A year in which war-minded Americans tried not to waste money on non-essentials, saw the usual number of gamblers risking thousands of dollars on dramatic productions which collapsed almost before playgoers had become aware of their existence. There were nearly fifty such failures in 1942. Comes the Revelation opened on May 26 and closed on May 27. An ill-starred revival of The Time, The Place, and The Girl, failed to bridge the gap in taste between 1907 and 1942, and gave up after a ten-day struggle. A memorable success of former seasons, Capek's R.U.R. was given two days' grace. The lovely Mexican patio which Donald Oenslager designed for Marc Connelly's The Flowers of Virtue went into storage after two or three performances, and Stuart Erwin's delightful playing of the postman who turns into a tree kept the Theater Guild's Mr. Sycamore alive for a fortnight. Of the rest, it need only be said that with few exceptions oblivion was deserved.
Popular Successes.
At the opposite pole of popularity were the customary few productions which, by some happy combination of writing, acting and producing talents, drew audiences month after month. Chronologically, the list begins with plays held over from earlier seasons: Life with Father, going into its fourth year; My Sister Eileen; Arsenic and Old Lace; Lady in the Dark; the perennial show-on-skates, currently entitled Stars on Ice; Noel Coward's light-fingered Blithe Spirit; Junior Miss; Sons o' Fun; Angel Street; and Danny Kaye's sprightly vehicle, Let's Face It! The Spring of 1942 saw Watch on the Rhine close after nearly a year's run, and Claudia after thirteen months. Not quite so sturdy were Best Foot Forward (nine months), Spring Again (seven months), Eddie Cantor's Banjo Eyes (six months), and Sophie Tucker's raucous High Kickers (five months). From eight to twelve weeks were all that Broadway allowed to three comparatively distinguished plays: Candle In the Wind, Brooklyn, U. S. A., and Clash By Night. The stirring Macbeth of Maurice Evans and Judith Anderson played from November 1941, to the end of February 1942.

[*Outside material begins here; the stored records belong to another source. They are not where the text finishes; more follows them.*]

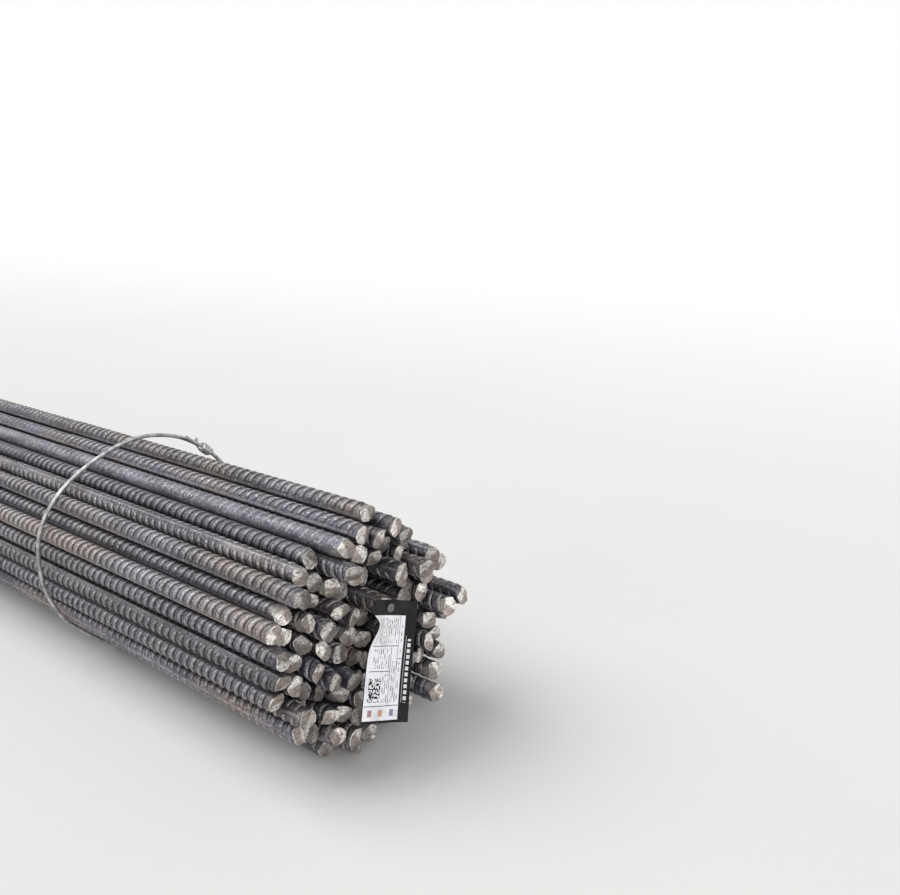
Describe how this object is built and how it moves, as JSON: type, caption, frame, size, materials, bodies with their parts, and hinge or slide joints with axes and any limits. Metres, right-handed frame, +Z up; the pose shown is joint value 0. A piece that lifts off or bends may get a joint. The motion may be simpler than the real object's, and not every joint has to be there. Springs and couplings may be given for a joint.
{
  "type": "rebar bundle",
  "caption": "Round bundle of straight ribbed steel reinforcing bars, tied round with steel wire at intervals, with a tag nailed to one bar end.",
  "frame": {"origin": "middle of the underside of the bundle's box, on the floor", "axes": "+X along the bars towards the tagged end, +Y across, +Z up"},
  "size_m": [9.0644, 0.228, 0.2268],
  "materials": {
    "bar_steel": "hot-rolled, dull mill scale",
    "tie_wire": "bright drawn wire",
    "tag_sheet": "white label on a black sheet",
    "nail_steel": "bright"
  },
  "bodies": {
    "root": {"bars_row_01": "bar_steel", "bars_row_02": "bar_steel", "bars_row_03": "bar_steel", "bars_row_04": "bar_steel", "bars_row_05": "bar_steel", "bars_row_06": "bar_steel", "bars_row_07": "bar_steel", "bars_row_08": "bar_steel", "bars_row_09": "bar_steel", "bars_row_10": "bar_steel", "bars_row_11": "bar_steel", "bars_row_12": "bar_steel", "wire_tie_1": "tie_wire", "wire_tie_2": "tie_wire", "wire_tie_3": "tie_wire", "wire_tie_4": "tie_wire", "wire_tie_5": "tie_wire", "tag": "tag_sheet", "tag_nail": "nail_steel"}
  },
  "joints": []
}
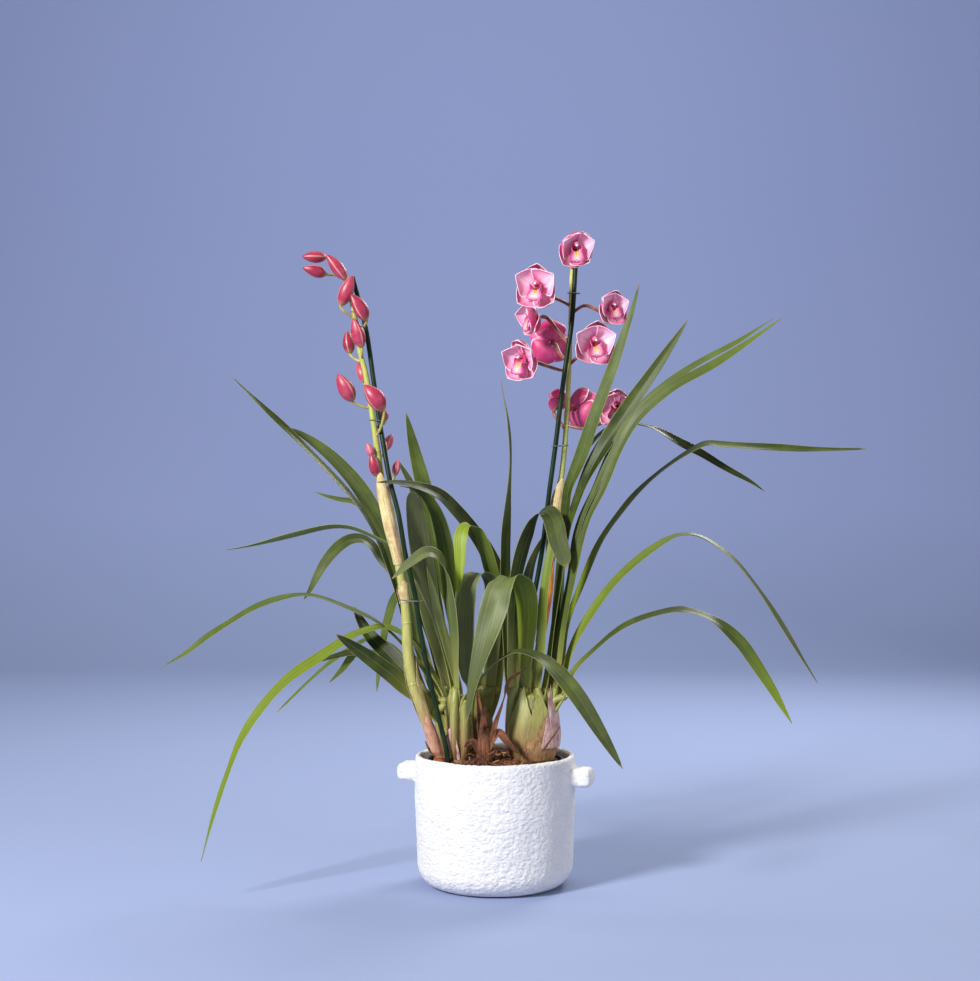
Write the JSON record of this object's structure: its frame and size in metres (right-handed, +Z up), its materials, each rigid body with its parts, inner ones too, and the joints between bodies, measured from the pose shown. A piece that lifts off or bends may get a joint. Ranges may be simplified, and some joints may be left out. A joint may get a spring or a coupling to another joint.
{
  "type": "potted orchid",
  "caption": "Flowering boat orchid with arching strap leaves, a budding spike and a blooming spike on stakes, growing in a plain round ceramic pot with side lugs.",
  "frame": {"origin": "centre of the pot's flat foot", "axes": "+Z up the pot's axis; -Y towards the viewer's side, where the front leaves fall over the rim; +X towards the flowering spike"},
  "size_m": [0.8685, 0.2734, 0.8125],
  "materials": {
    "glaze": "matte, rough white",
    "liner_plastic": "matte black",
    "bark": "rough bark and fibre chips",
    "leaf_green": "satin leaf",
    "dry_leaf": "dry and papery",
    "bud_stem": "satin stem with dusty pink buds",
    "flower_stem": "satin stem",
    "petal": "soft petal",
    "stake_green": "dark green coated",
    "tie_wire": "thin coated wire"
  },
  "bodies": {
    "root": {"pot": "glaze", "nursery_pot": "liner_plastic", "growing_mix": "bark", "growth_left_front": "leaf_green", "growth_left_back": "leaf_green", "growth_centre_back": "leaf_green", "growth_right_front": "leaf_green", "growth_right_back": "leaf_green", "dry_sheaths": "dry_leaf", "bud_spike": "bud_stem", "flower_spike": "flower_stem", "bloom_1": "petal", "bloom_2": "petal", "bloom_3": "petal", "bloom_4": "petal", "bloom_5": "petal", "bloom_6": "petal", "bloom_7": "petal", "bloom_8": "petal", "bloom_9": "petal", "bloom_10": "petal", "stake_left": "stake_green", "stake_right": "stake_green", "tie_left_low": "tie_wire", "tie_left_middle": "tie_wire", "tie_left_high": "tie_wire", "tie_right_low": "tie_wire", "tie_right_high": "tie_wire"}
  },
  "joints": []
}
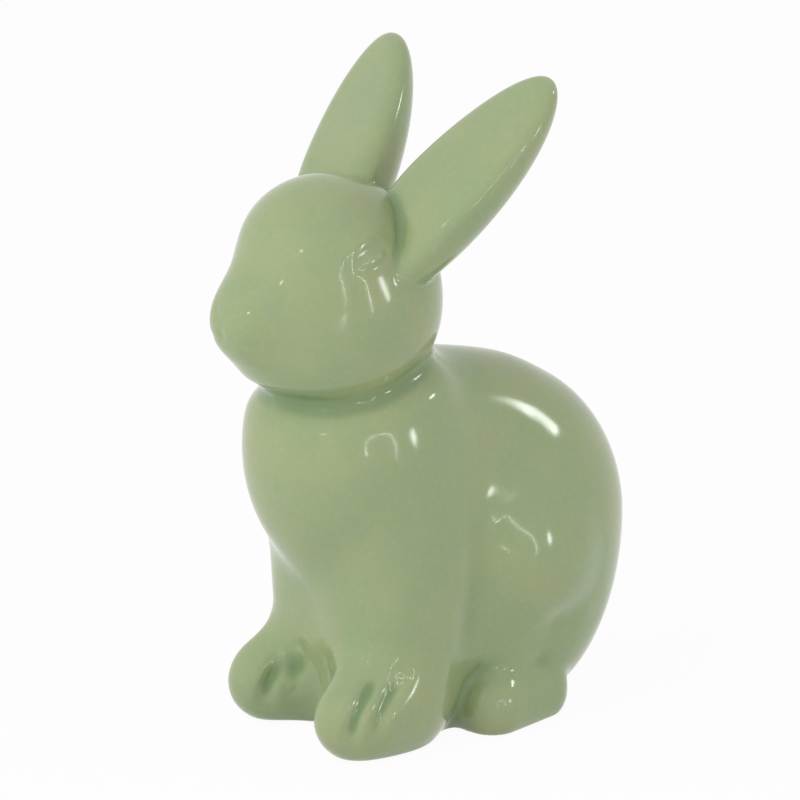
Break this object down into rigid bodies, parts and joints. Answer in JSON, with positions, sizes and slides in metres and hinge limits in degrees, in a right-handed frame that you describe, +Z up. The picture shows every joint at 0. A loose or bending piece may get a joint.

Effect of War on the Theater.
Whoever chronicles the year 1942 in our theater must answer these questions: did the twelvemonth when Americans' first thought was to defeat Fascism profoundly change the tone of Broadway? Did peace-time reluctance to mingle 'propaganda' with 'art' give way in order that great issues and heroic achievements be dramatized? Did the deeply moving cinema re-enactment of Wake Island find its counterpart on our stages? Did a People's War produce a People's Dramatist?
An art regarded by its practitioners and its public in peacetime as a means of recreation, and only rarely as a medium for treating serious things seriously, could scarcely be expected to revolutionize itself the morning after Pearl Harbor. The play or show that 'makes one forget one's troubles' continued through this first war year to be the most favored type of drama. Continued also was the habit of reviving old successes in the hope of recapturing success; continued was the vogue of the lush musical upon which, in America, converge so many and so fresh musical, designing and acting talents. Continuous was the making of unpretentious, semi-serious pieces of ingenious plot or flavorsome characters. The war served as background in some instances for actions built on conventional patterns; in other cases it provided topical humor for vaudevillesque productions; in a few plays, heroism of the stay-at-home type gave what backbone they possessed. There was one full-fledged Army show. There were a few authors like John Steinbeck and Maxwell Anderson who genuinely rose to the occasion. And it is to be gratefully recorded that the mawkishness of patriotic theatre, during the last war has not re-appeared in the present one.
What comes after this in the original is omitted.